Oleh: Dahlan Iskan
SEBAGAI ketua tim uji klinis vaksin Covid-19, Dr dr Novilia Sjafri tidak ingin ada ambulans datang ke rumah.
Dokter Novi tidak mau heboh –yang bisa berdampak kurang baik bagi program vaksinasi nasional. Dia memang positif Covid-19. Demikian juga suaminyi: Drs Ak Meindy Mursal. Pun salah satu dari tiga anak mereka.
Rabu dini hari lalu, Anda sudah tahu, dr Novi meninggal dunia. Saat itu sang suami sudah negatif. Demikian juga anaknya.
Lima menit sebelum meninggal, sang suami dan anak mereka diizinkan masuk ICU. Sang suami tahu apa yang harus terjadi. Ia langsung membisikkan kalimat syahadat. Demikian juga sang anak. Dokter Novi pun meninggal.
Di kamar jenazah sang suami memanggil dua anak laki-lakinya: salat jenazah. Anak wanitanya lagi datang bulan.
Saya pun berbicara panjang dengan Meindy, sang suami. Sesekali suara Meindy tergetar oleh isakan tangisnya. Meindy merasa ia-lah yang membawa virus itu ke rumah.
Dokter Novi orang penting di Biofarma. Ia menjabat kepala Divisi Surveilans dan Riset Klinis di perusahaan BUMN itu.
Awalnya Meindy curiga terkena virus saat donor darah. Meindy memang pendonor paling rajin. Hari itu ia donor untuk kali Ke-107. Ia optimistis di ulang tahunnya Ke-60 tanggal 31 Juli tahun depan sudah bisa mencapai 110 kali donor.
Bukan itu.
Tiga hari setelah itu Meindy PCR: masih negatif.
Ia lantas ingat. Ia pernah, setelah donor itu, memeriksakan diri ke rumah sakit: ada ''kutil'' di kulit pahanya yang menghadap ke dalam. Ia ingin kutil itu dihilangkan.
Meindy pagi-pagi ke rumah sakit. Pukul 07.00. Mumpung masih sepi. Ia pede saja: tanpa bikin janji. Ternyata, hari itu, dokternya datang agak siang.
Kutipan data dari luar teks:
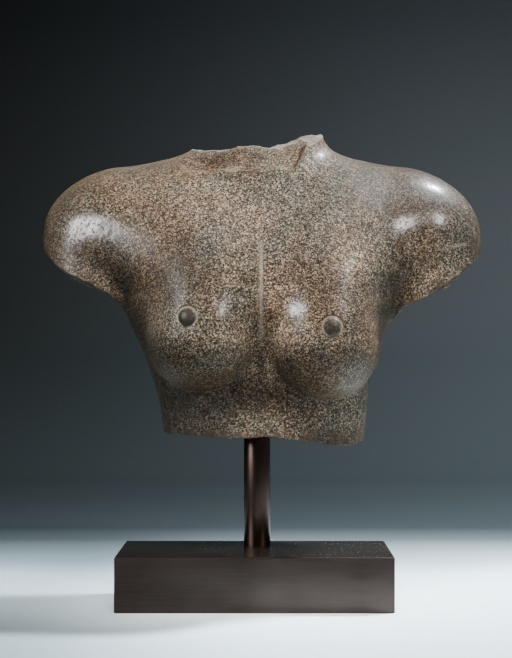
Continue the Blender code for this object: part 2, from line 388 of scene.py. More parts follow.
@dataclass(frozen=True)
class RibCage:
    """The rib cage: a rounded box that tapers to the waist. Its sizes run up the body."""

    widths: Profile = Profile((
        (-0.10, 0.305), (0.04, 0.322), (0.17, 0.338), (0.30, 0.362), (0.44, 0.425), (0.60, 0.440),
        (0.74, 0.400), (0.88, 0.280), (1.00, 0.150),
    ))
    depths: Profile = Profile((
        (-0.10, 0.215), (0.05, 0.225), (0.20, 0.238), (0.45, 0.256), (0.61, 0.254), (0.76, 0.220),
        (0.90, 0.150), (1.00, 0.110),
    ))
    spine_lean: Profile = Profile(((-0.10, -0.020), (0.30, -0.008), (0.60, 0.010), (0.95, 0.050)))
    side_lean: Profile = Profile((
        (-0.10, 0.010), (0.16, 0.005), (0.32, -0.017), (0.46, -0.006), (0.62, 0.000),
    ))
    squareness: float = 2.35
    least_level: float = 1e-6
    block_rings: int = 32
    block_caps: float = 3.0

    @property
    def ends(self) -> Pair:
        """The heights of its lower and upper end."""
        return self.widths.points[0][0], self.widths.points[-1][0]

    def outside(self, points: np.ndarray) -> np.ndarray:
        """Measures how far points lie outside.

        Args:
            points: One row for each point.

        Returns:
            The distance outside, below zero inside.
        """
        x, y, z = points.T
        x = x - self.side_lean.at(z)
        y = y - self.spine_lean.at(z)
        power = self.squareness
        reach = np.hypot(x, y) + TINY
        across, back = np.abs(x / self.widths.at(z)), np.abs(y / self.depths.at(z))
        level = np.maximum((across ** power + back ** power) ** (1 / power), self.least_level)
        low, high = self.ends
        return np.maximum(reach * (1.0 - 1.0 / level), np.maximum(low - z, z - high))

    def rough_out(self) -> bpy.types.Object:
        """Adds the rib cage as a rough block.

        Returns:
            The block.
        """
        block = Bench.ball(self.block_rings)
        x, y, z = Bench.points(block).T
        low, high = self.ends
        height = low + (high - low) * (z + 1.0) / 2.0
        reach = np.hypot(x, y) + TINY
        full = np.minimum(1.0, self.block_caps * reach)
        turn = 2.0 / self.squareness
        across = np.sign(x) * np.abs(x / reach) ** turn * full
        back = np.sign(y) * np.abs(y / reach) ** turn * full
        Bench.place(block, np.column_stack([
            across * self.widths.at(height) + self.side_lean.at(height),
            back * self.depths.at(height) + self.spine_lean.at(height),
            height,
        ]))
        return block


@dataclass(frozen=True)
class Nipple:
    """A small dome in a ring cut round it, on the front of the figure."""

    across: float
    up: float
    radius: float = 0.0255
    height: float = 0.0115
    ring: float = 0.0298
    ring_width: float = 0.0032
    ring_depth: float = 0.0030

    def away(self, points: np.ndarray) -> np.ndarray:
        """Measures how far points lie from the dome's middle, as seen from the front."""
        return np.where(points[:, 1] < 0.0, np.hypot(points[:, 0] - self.across, points[:, 2] - self.up), 1.0)

    def relief(self, points: np.ndarray) -> np.ndarray:
        """Gives how high the dome stands, less the depth of its ring.

        Args:
            points: One row for each point.

        Returns:
            The height at each point.
        """
        away = self.away(points)
        dome = np.sqrt(np.clip(1.0 - (away / self.radius) ** 2, 0.0, 1.0))
        return self.height * dome - self.ring_depth * swell(away - self.ring, self.ring_width)

    def dome(self, points: np.ndarray, edge: float) -> np.ndarray:
        """Gives 1 on the dome up to this share of its radius, falling to 0 at its edge."""
        return 1.0 - ease(edge * self.radius, self.radius, self.away(points))

    def ring_line(self, points: np.ndarray, width: float) -> np.ndarray:
        """Gives how strongly a line of this width shows along the ring at each point."""
        return swell(self.away(points) - self.ring, width)


@dataclass(frozen=True)
class ArmBreak:
    """The face where one arm broke off: it leans in and down to the armpit and is worn round."""

    name: str
    centre: Triple
    up: Triple
    bulge: float
    chips: float
    seed: float
    reach: tuple[Pair, Pair] = ((-0.32, 0.32), (-0.200, 0.34))
    halves: Pair = (0.30, 0.143)
    skew: float = 3.0
    spare: float = 0.035
    spare_up: Pair = (-0.19, -0.10)

    @property
    def across(self) -> Triple:
        """The direction across the face, so that across, up and out are right-handed."""
        return (0.0, math.copysign(1.0, self.centre[0]), 0.0)

    def face(self, s: Any, t: Any) -> Any:
        """Gives how far the worn face stands out.

        Args:
            s: How far across the face.
            t: How far up the face.

        Returns:
            The height over the face's own plane.
        """
        across, up = self.halves
        fullness = np.clip(1.0 - (s / across) ** 2, 0.0, 1.0) * np.clip(1.0 - (t / up) ** 2, 0.0, 1.0)
        return self.bulge * fullness * (1.0 + self.skew * t)

    def beyond(self, points: np.ndarray) -> np.ndarray:
        """Measures how far points lie beyond the face and the spare stone that the cutter takes off.

        Args:
            points: One row for each point.

        Returns:
            The distance beyond it.
        """
        local = points - np.array(self.centre)
        across, up = np.array(self.across), np.array(self.up)
        s, t = local @ across, local @ up
        return local @ np.cross(across, up) - self.face(s, t) - self.spare * ease(*self.spare_up, t)

    def wear(self, s: float, t: float) -> float:
        """Gives the height of the broken face with its chips."""
        worn = float(self.face(s, t)) + self.chips * Rubble.chips(s, t, self.seed)
        return worn + Rubble.grit(s, t, self.seed)


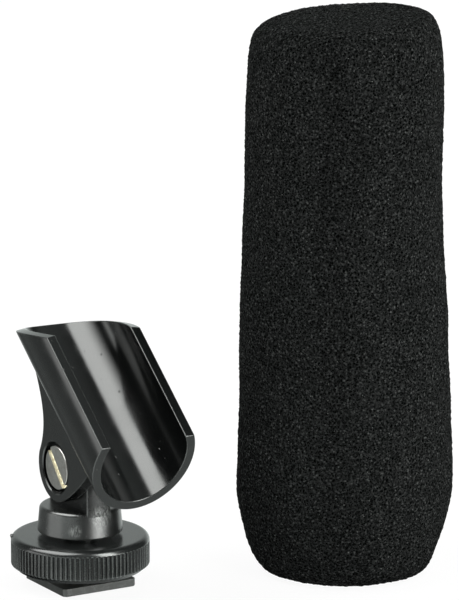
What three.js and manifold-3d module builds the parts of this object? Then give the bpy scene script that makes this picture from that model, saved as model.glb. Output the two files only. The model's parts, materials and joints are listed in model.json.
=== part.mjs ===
// Camera shoe mount with a tilting microphone clip, and the foam windscreen that stands beside it.
// Units are millimetres, +Z is up. The origin is the middle of the shoe foot's underside.
// X runs along the tilt pivot, with the screw head towards -X. The clip's low, front end faces -Y.

import * as THREE from "three";
import { mergeVertices } from "three/addons/utils/BufferGeometryUtils.js";
import Module from "manifold-3d";

const wasm = await Module();
wasm.setup();
const { degToRad, radToDeg, lerp, smoothstep } = THREE.MathUtils;

// Clearance between pieces, and how far a cutting tool runs past what it cuts
const GAP = 0.3;
const OVERRUN = 1;

// Facets round a full turn, and steps along a curve
const ROUND = 72;
const SMALL_ROUND = 36;
const HEXAGON = 6;
const SCREEN_ROUND = 48;
const EDGE_STEPS = 4;
const CURVE_STEPS = 8;

// Shoe foot: the square plate that slides into a camera's accessory shoe
const FOOT_SIDE = 18.5;
const FOOT_THICKNESS = 1.8;
const FOOT_CORNER_BEVEL = 0.7;

// Threaded stud: its lower end is riveted in the foot, its head is moulded into the pivot base
const STUD_RADIUS = 4;
const RIVET_RADIUS = 3;
const RIVET_FLARE = 0.6;
const STUD_HEAD_RADIUS = 5;
const STUD_HEAD_LENGTH = 4.4;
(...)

Tiga jam Meindy di ruang tunggu rumah sakit.
Besoknya Meindy batuk. Minum obat batuk. Tidak sembuh. Hari ketiga pinggangnya sakit luar biasa.
Meindy pun tes bersama istri: sama-sama positif. Salah satu dari tiga anak mereka juga positif. Itu tanggal 18 Juni lalu.